Lucescu orada "4 maçta bize 10 puan yetmeyebilir" demişti. Geride üç oyun kaldı. Yani, toplanacak puanın azamisi 9. Bu yüzden Finlandiya'nın iddialı İzlanda'yı yenmesinin bize faydası kalmadı.
Sonrası
Aklı başında olan herkes şunu iyi bilmeli. Hedefi sadece "Türkiye Ligi şampiyonluğu" olan transfer sistemi tutmadı. Futbolumuzun kurtuluşu "altyapıda". Hizmete açılan statlara lafımız yok. Bunları planlarken yanıbaşlarına sekizer-onar miniklerini inşa etmek şart. Örneğin koca Fenerbahçe'nin tüm altyapı takımları aynı yerde çalışıyor. Saat yetmediğinden bu işi birlikte yapıyor. Hani kimi mahrumiyet bölgelerindeki gibi.

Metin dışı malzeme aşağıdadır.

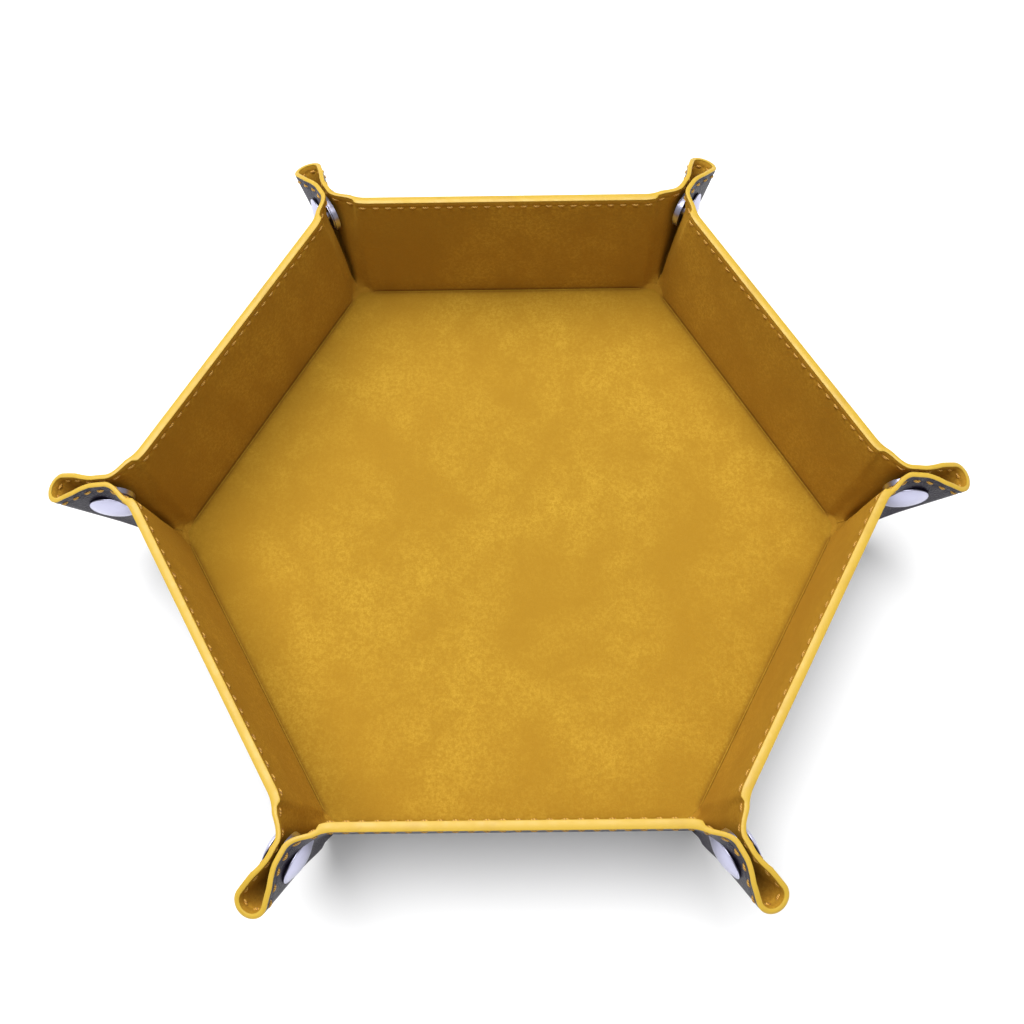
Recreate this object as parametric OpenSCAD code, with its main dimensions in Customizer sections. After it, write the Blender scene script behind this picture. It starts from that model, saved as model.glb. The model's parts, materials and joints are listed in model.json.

Tüm sınıflar aynı yerde. Beşiktaş'ı da Galatasaray'ı da farksız. Bakmayın siz sağda solda gördüğünüz sözde kulüp sahalarına. Onlar uyanıkların para kazanma tezgâhı.
***
BİR UYARI: M. Lucescu'nun tercümanı, simültane konuşuyor. İki kişi aynı anda ağzını açınca anlayana aşkolsun. TFF yetkililerine sesleniyorum. Biri lafını bitirince öteki başlasın. Bunu akıl etmek çok mu zor.
...
ÖZEL NOT: Gençlerbirliği-Fenerbahçe maçı öncesi "iki hocadan biri gider demiştim". Bildiğiniz gibi Ümit Özat yollandı. Nedeni yenilgi değil. Özat, her Fenerbahçe maçı sonrasında olduğu gibi "rakibimiz büyük firma" dedi ve bardağı taşırdı. Yani sonunda kapının önüne yollandı.